Cynthia Esparza, a University of Nevada, Reno student, is one of 50 college students nationwide participating in a 10-week internship initiative for learning the mortgage industry. She will conduct her internship at Greater Nevada Mortgage Services.


The initiative is part of Fannie Mae's 2005 American Dream Team Program, which is designed to help lenders develop an ethnically diverse pool of professionals to serve the changing population of home buyers in the United States.


Esparza was an intern through Latinos on Fast Track, a collaboration between the Hispanic Heritage Foundation and the Hispanic College Fund. Greater Nevada Mortgage Services was selected to host Esparza so she could learn the basics of the mortgage industry and the importance of community-based outreach in driving minority home ownership.


"Nationwide, and here locally, the minority population is growing," said Robert Taylor, president and chief executive officer of Greater Nevada Mortgage Services. "We believe it's imperative to develop leaders who can help people from diverse backgrounds realize their dreams of living, working and owning a home in America."


Taylor says Esparza's internship will include everything from mortgage lending operations to professional consultations that ensure the right product for each borrower. Community involvement will be another aspect, including working with to Citizens for Affordable Housing.


"I'm really looking forward to learning the mortgage business," says Esparza. "Greater Nevada Mortgage Services helps home buyers throughout Northern Nevada and has been actively serving our Latino population. This will be a great experience for me."


Greater Nevada Mortgage Services is a subsidiary of Greater Nevada Credit Union and has offices throughout Northern Nevada. For information call 888-6999 or (800) 526-8999.




Do you want to promote Nevada on your motor vehicle? Then a new tourism specialty license plate - featuring an emerald green golf course framed by purple mountain peaks - is the thing for you.


This license plate is endorsed by, who else, the Nevada Commission on Tourism.


Granted, I've lived in Nevada most of my life and don't really associate golf courses with our state, but obviously the commission wants to attract tourists who would play at our many splendid gated community golf courses.


Really, I'm told that "Nevada is home to more than 100 golf courses in a variety of settings, ability levels and ranges." Which is almost as many courses as located on Nantucket.


The plate costs $61, of which $25 goes to support tourism-building projects in rural Nevada. It features the NCOT Web site www.travelnevada.com at the bottom of the plate.


Executive Director Bruce Bommarito said the tourism commission selected a golf course theme for the plate because it's a popular recreational activity throughout Nevada and played year-round.


"Road travel is integral to tourism, and a specialty license plate is an innovative way to promote Nevada's No. 1 industry," Bommarito said. "Having our Web site displayed on the plate will direct motorists to a handy source of information about golf and Nevada's many other attractions, adventures and events."


Even though I'm a bit skeptical about advertising green hills in a water-strapped state, I love one other feature of the new license place.

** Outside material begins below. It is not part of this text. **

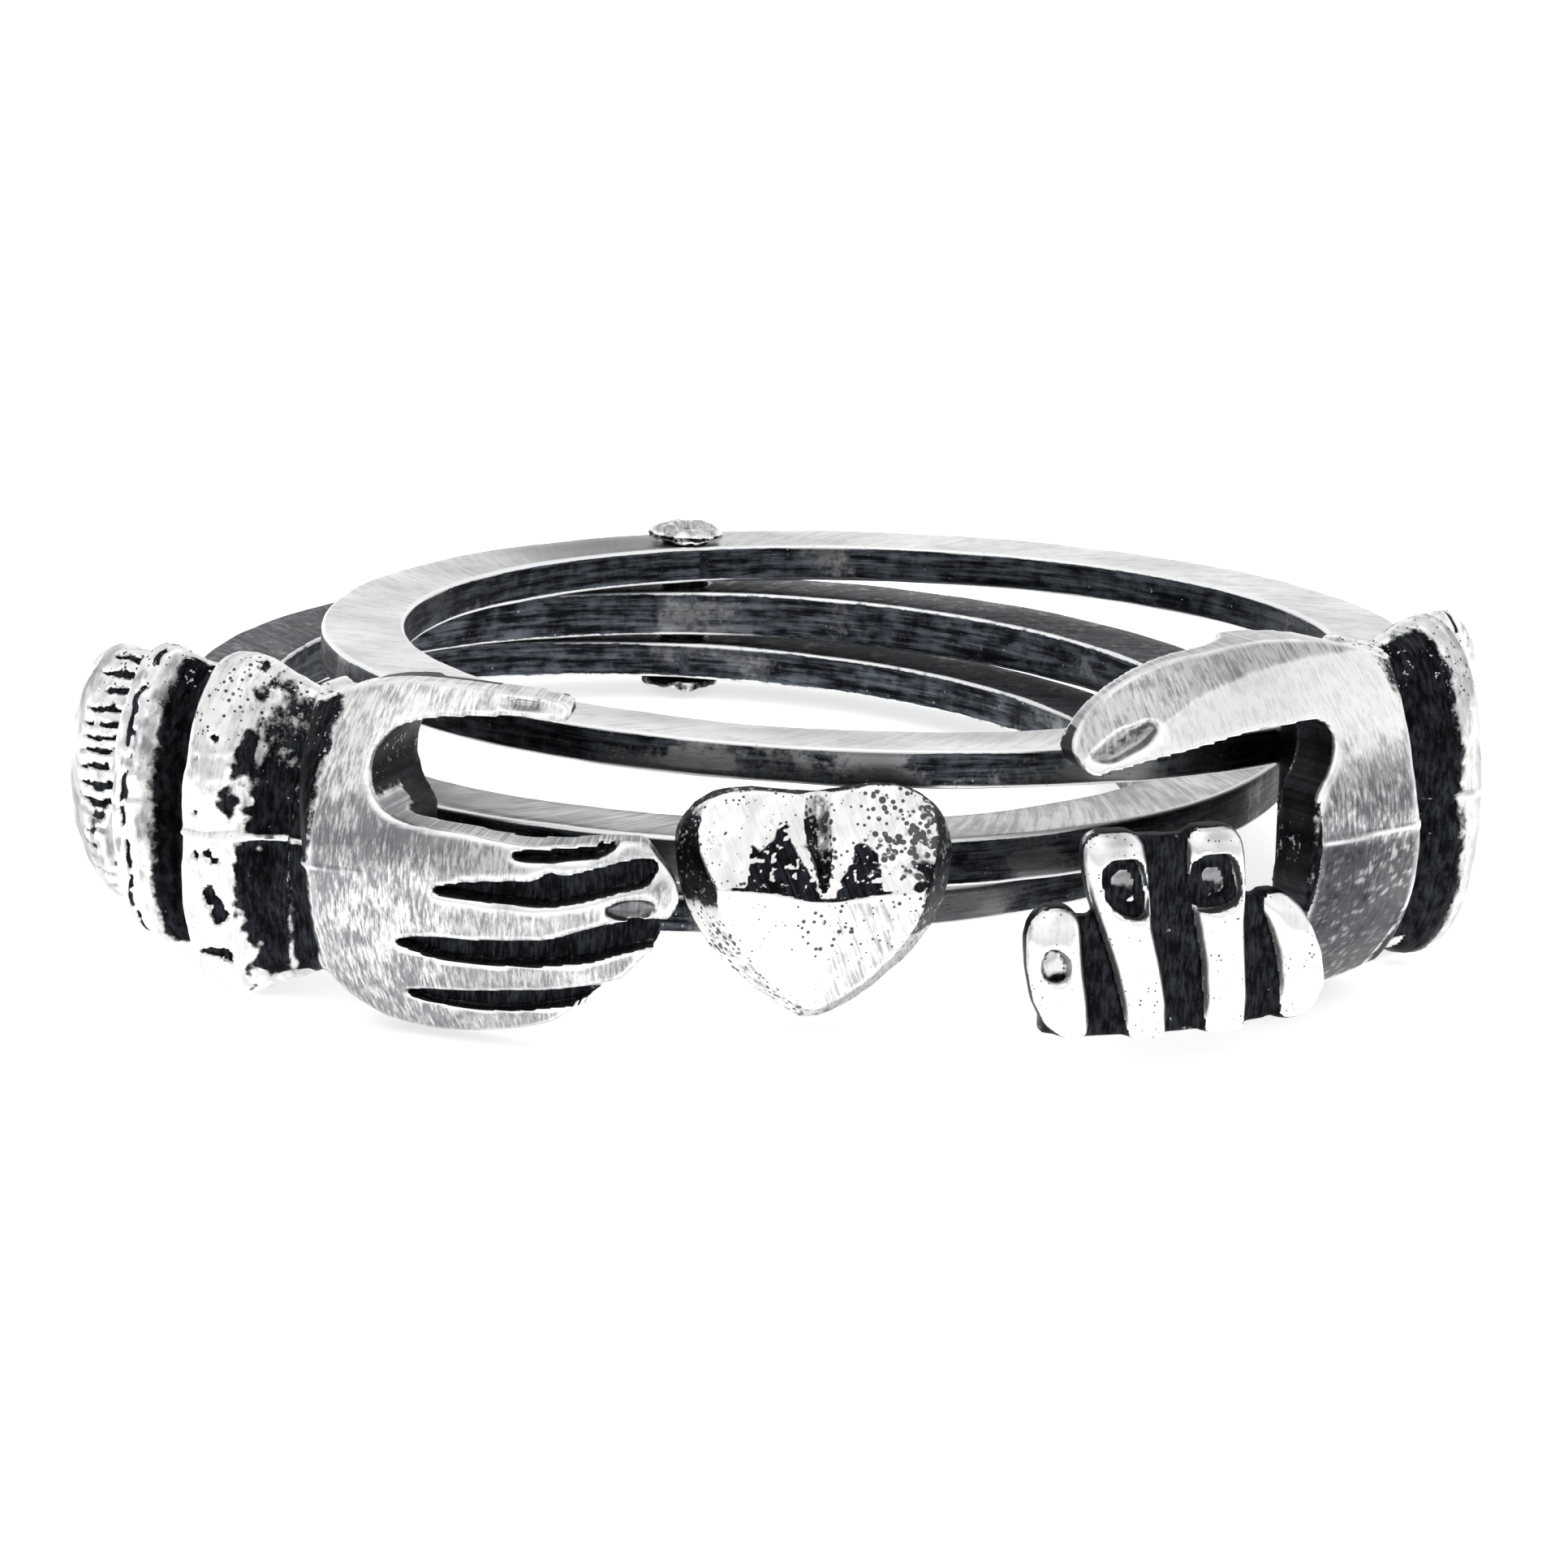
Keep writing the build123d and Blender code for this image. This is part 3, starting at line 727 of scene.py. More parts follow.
right_hand = slab("right_hand", (-7.5, 30.0), (-3.3, 3.5), (100, 56), right_outer, right_inner)
trim(right_hand, prism("right_outline", right_outline, 9.5, FAR_OUT, per_span=4), "INTERSECT")
thumb_nail_outline = [(-4.3, 1.55), (-3.2, 1.80), (-1.6, 2.02), (0.7, 2.16), (1.3, 2.08),
                      (0.3, 1.84), (-1.2, 1.66), (-2.8, 1.50)]
trim(right_hand, prism("right_thumb_nail", thumb_nail_outline, 12.42, FAR_OUT))
print("palm and thumb", len(right_hand.data.polygons), "faces")

# %% [markdown]
# The curled fingers
#
# Each nail is a recess cut into its finger, with a small pad left standing in it. The recess is
# wider than its outline on the two tall fingers, because the melting that follows closes it again.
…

The top of the plate says "Nevada" with the symbol for the correct pronunciation of "a" on the second syllable.


Funds received from the plates will be awarded to communities through a rural tourism development grant program. Counties, cities and local and regional organizations receive funds to build projects that develop and improve tourism in the community, such as visitor centers, kiosks, gateway markers and improvements at local parks, arenas and other facilities to attract and accommodate visitors.


After the initial purchase of the plate, it will cost $30 to renew, of which $20 will go toward the rural tourism development program. For information visit www.dmvnv.com or contact DMV Special Plates, 775-684-4750.


Let's tell America how to say Nevada.